Companies striving to reinvent themselves in order to compete

successfully are beginning to recognize that it is the combined

knowledge of all of their employees that can differentiate them from

their competition and give them the competitive edge they need in

the marketplace. Realizing this competitive advantage requires that

employees and managers be partners in change. This offers a special

challenge to many companies.

To learn more about how employees can serve as partners in

company change efforts, the National Workforce Assistance

Collaborative conducted a series of 18 focus groups with employers,

employees, and service providers from across the country. They told

us:

* Why employees are a critical part of any change effort;

* What the elements of a new covenant between the company and

its employees are; and

* How to engage workers as partners in change.

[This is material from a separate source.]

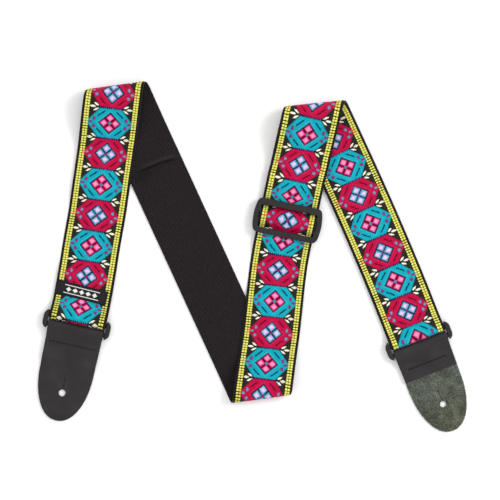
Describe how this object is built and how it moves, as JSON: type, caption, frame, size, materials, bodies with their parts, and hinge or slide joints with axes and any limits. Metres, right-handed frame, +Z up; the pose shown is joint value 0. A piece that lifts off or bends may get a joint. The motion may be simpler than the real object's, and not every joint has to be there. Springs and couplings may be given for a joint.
{
  "type": "guitar strap",
  "caption": "Adjustable guitar strap lying in a zig-zag: webbing with jacquard ribbon, plastic slider, rings and leather button-hole ends.",
  "frame": {"origin": "centre of the bounding box on the ground plane", "axes": "+X across the zig-zag from the left end to the right end, +Y from the leather tips towards the two upper folds, +Z up from the surface it lies on"},
  "size_m": [0.3734, 0.3046, 0.0214],
  "materials": {
    "webbing": "black nylon webbing, fine twill",
    "ribbon": "woven jacquard ribbon, crimson and teal medallions with yellow block borders",
    "label": "black woven label with a plain row of pale diamonds",
    "thread": "black polyester thread",
    "plastic": "black moulded plastic, satin",
    "leather": "black leather, smooth grain outside and grey-green suede inside"
  },
  "bodies": {
    "root": {"webbing_left_loop": "webbing", "webbing_leg_1": "webbing", "webbing_fold_1": "webbing", "webbing_leg_2": "webbing", "webbing_fold_2": "webbing", "webbing_leg_3_lower": "webbing", "webbing_leg_3_upper": "webbing", "webbing_fold_3": "webbing", "webbing_leg_4": "webbing", "webbing_right_loop": "webbing", "webbing_return_leg_4": "webbing", "webbing_return_fold_3": "webbing", "webbing_return_leg_3": "webbing", "ribbon_left_loop": "ribbon", "ribbon_leg_1": "ribbon", "ribbon_fold_1": "ribbon", "ribbon_leg_2": "ribbon", "ribbon_fold_2": "ribbon", "ribbon_leg_3_lower": "ribbon", "ribbon_leg_3_upper": "ribbon", "ribbon_fold_3": "ribbon", "ribbon_leg_4": "ribbon", "ribbon_right_loop": "ribbon", "ribbon_return_leg_4": "ribbon", "ribbon_return_fold_3": "ribbon", "ribbon_return_leg_3": "ribbon", "label_patch": "label", "label_stitches": "thread"},
    "slider": {"webbing_slider_hump": "webbing", "webbing_slider_loop": "webbing", "ribbon_slider_hump": "ribbon", "ribbon_slider_loop": "ribbon", "slider": "plastic", "return_stitches": "thread"},
    "ring_left": {"ring_left": "plastic"},
    "ring_right": {"ring_right": "plastic"},
    "leather_left": {"leather_left": "leather", "leather_stitches_left": "thread"},
    "leather_right": {"leather_right": "leather", "leather_stitches_right": "thread"}
  },
  "joints": [
    {"name": "slider_slide", "type": "slide", "parent": "root", "child": "slider", "axis": [0.2045, 0.9789, 0], "range_m": [-0.03, 0.005], "deforming": ["webbing_leg_3_lower", "ribbon_leg_3_lower", "webbing_leg_3_upper", "ribbon_leg_3_upper", "webbing_return_leg_3", "ribbon_return_leg_3"]},
    {"name": "ring_left_swing", "type": "hinge", "parent": "root", "child": "ring_left", "pos_m": [-0.15176, -0.05466, 0.00435], "axis": [-0.977, 0.213, 0], "range_deg": [0, 90]},
    {"name": "leather_left_swing", "type": "hinge", "parent": "ring_left", "child": "leather_left", "pos_m": [-0.15359, -0.06306, 0.00435], "axis": [-0.977, 0.213, 0], "range_deg": [0, 90]},
    {"name": "ring_right_swing", "type": "hinge", "parent": "root", "child": "ring_right", "pos_m": [0.14317, -0.06905, 0.00435], "axis": [-0.9323, -0.3616, 0], "range_deg": [0, 90]},
    {"name": "leather_right_swing", "type": "hinge", "parent": "ring_right", "child": "leather_right", "pos_m": [0.14628, -0.07707, 0.00435], "axis": [-0.9323, -0.3616, 0], "range_deg": [0, 90]}
  ]
}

EMPLOYEES: THE KEY TO CHANGE

Companies have a limited number of levers by which to

orchestrate organizational improvements. How these levers are used

affects the degree to which employees become partners in change.

Unfortunately, these levers are often handled in a manner that

limits employees' engagement as partners in the change process.

Focus group participants noted only three levers for making change

in a company: design, technology, and people.

*************************************************

* "It is no news to business leaders that a *

* skilled workforce can be a strategic trump *

* card. Other elements of a business can be *

* replicated by competitors - machines, *

* processes, raw materials, access to cheap *

* labor around the world. But a skilled, *

* flexible workforce that can create value in *

* ways that matter in the marketplace can offer *

* enduring competitive advantage." *

* *

* - Robert Reich *

* Secretary of Labor *

*************************************************

Design

The design of an organization - the systems, structures, and

processes within which work gets done - is one lever for change.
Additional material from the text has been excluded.